After years of cuts and freezes, wages started to climb. During the war years, carpenters in the cities of Boston, Springfield, and Quincy earned $1.50 an hour, only 12-1/2 cents more than they made in 1929. In some of the outlying areas, the fifteen years between 1929 and 1944 had brought no gains. Carpenters in Hudson and Marlboro, for example, never received more than $1 an hour. By 1950, however, Boston carpenters were paid $2.37-1/2, and the lowest rate in the state had jumped to $1.70.
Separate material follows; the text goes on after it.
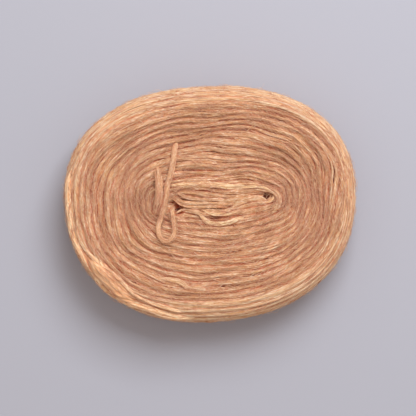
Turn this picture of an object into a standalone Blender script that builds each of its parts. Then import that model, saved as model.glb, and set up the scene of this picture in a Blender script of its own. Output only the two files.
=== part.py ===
"""A flat oval cake of unspun wool roving with two loose ends lying on its top.

Metres, +Z up. The cake lies flat on Z = 0 with its long axis along X, and the origin is at the
middle of its underside. One roving is wound round and round a core that has closed to a slit, so
the turns on top, over the shoulder and down the side are one spiral, with a ridge for each turn.
"""
import math
from collections import namedtuple

import bmesh
import bpy
from mathutils import Matrix, Vector
from mathutils.bvhtree import BVHTree

# The outline of the cake, seen from above
HALF_LENGTH = 0.0991
HALF_WIDTH = 0.0802
OUTLINE_POWER = 2.26
TILT = math.radians(3.4)
LOBE = 0.0133
LOBE_ANGLE = math.radians(24.4)
OUTLINE_CENTRE = Vector((0.0003, 0.0016))

# The slit that the core has closed to
CORE_CENTRE = Vector((0.0072, 0.0034))
CORE_HALF_LENGTH = 0.0330
CORE_HALF_WIDTH = 0.0014
CORE_POWER = 2.7
SLIT_DEPTH = 0.0035

# The section from the slit over the shoulder to the flat underside
THICKNESS = 0.0450
DISH = 0.0055
WAIST_HEIGHT = 0.0225
SHOULDER_REACH = 0.80
FOOT_REACH = 0.83
SECTION_POWER = 2.35

# The turns of roving: each is one ridge, a valley row and a crest row of points
TOP_TURNS = 14
SHOULDER_TURNS = 6
LOWER_TURNS = 6
ROWS_A_TURN = 2
POINTS_A_TURN = 80
RIDGE = 0.0016
START_ANGLE = math.pi

# The inner turns sag to one side of the straight slit
Sag = namedtuple("Sag", "at depth width fade_above fade_below")
SAGS = (
    Sag(at=0.003, depth=-0.0046, width=0.0150, fade_above=0.11, fade_below=0.24),
    Sag(at=0.031, depth=0.0018, width=0.0070, fade_above=0.08, fade_below=0.10),
)

# Small openings between the innermost turns, which part round them
Pit = namedtuple("Pit", "x y push width depth")
PITS = (
    Pit(x=-0.0212, y=-0.0029, push=0.0021, width=0.0080, depth=0.0050),
    Pit(x=0.0380, y=0.0060, push=0.0009, width=0.0040, depth=0.0030),
)

# How unevenly the turns lie: waves round each turn, in reach and in height
Wave = namedtuple("Wave", "round_turn each_turn shift sideways up")
WAVES = (
    Wave(round_turn=2, each_turn=0.45, shift=0.4, sideways=0.0012, up=0.0006),
    Wave(round_turn=3, each_turn=0.80, shift=1.9, sideways=0.0008, up=0.0005),
    Wave(round_turn=5, each_turn=1.10, shift=4.1, sideways=0.0004, up=0.0003),
    Wave(round_turn=8, each_turn=0.70, shift=2.6, sideways=0.0004, up=0.0002),
)

# Deeper grooves, each along part of a turn, where the roving was laid less tightly
Groove = namedtuple("Groove", "turn angle spread depth")
GROOVES = (
    Groove(turn=14.0, angle=math.radians(50), spread=math.radians(38), depth=0.0018),
    Groove(turn=10.0, angle=math.radians(80), spread=math.radians(30), depth=0.0014),
    Groove(turn=11.5, angle=math.radians(262), spread=math.radians(26), depth=0.0012),
    Groove(turn=8.0, angle=math.radians(232), spread=math.radians(30), depth=0.0014),
    Groove(turn=6.0, angle=math.radians(20), spread=math.radians(32), depth=0.0012),
    Groove(turn=12.5, angle=math.radians(155), spread=math.radians(24), depth=0.0010),
)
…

The housing and commercial boom was accompanied by continued military construction. When the guns stopped firing in 1945, federal expenditures slowed briefly. But the new role of the United States as a world power and the onset of the Cold War moved Congress to beef up the military budget. During the 1950s, funds allotted for the construction of new military facilities escalated by 969 percent.4 Wilbur Hoxie, safety engineer for the U.S. Army, remembers that Boston’s building trades unions sent two thousand men over a seven-year period beginning in 1947 all the way to Limestone, Maine, to build the world’s largest reinforced concrete arched hangar. A thousand carpenters built housing at Westover Air Force Base between 1948 and 1950. “I remember when we used to line up for payday,” smiles Bob Jubenville. “The line would go all around between the houses; it was half a mile long.” For many, the military work was the introduction to a measure of security in construction. Leo Coulombe worked as a foreman at Camp Edwards. From that time on, “I didn’t have to ask for a job,” he says. “They used to come to get me.”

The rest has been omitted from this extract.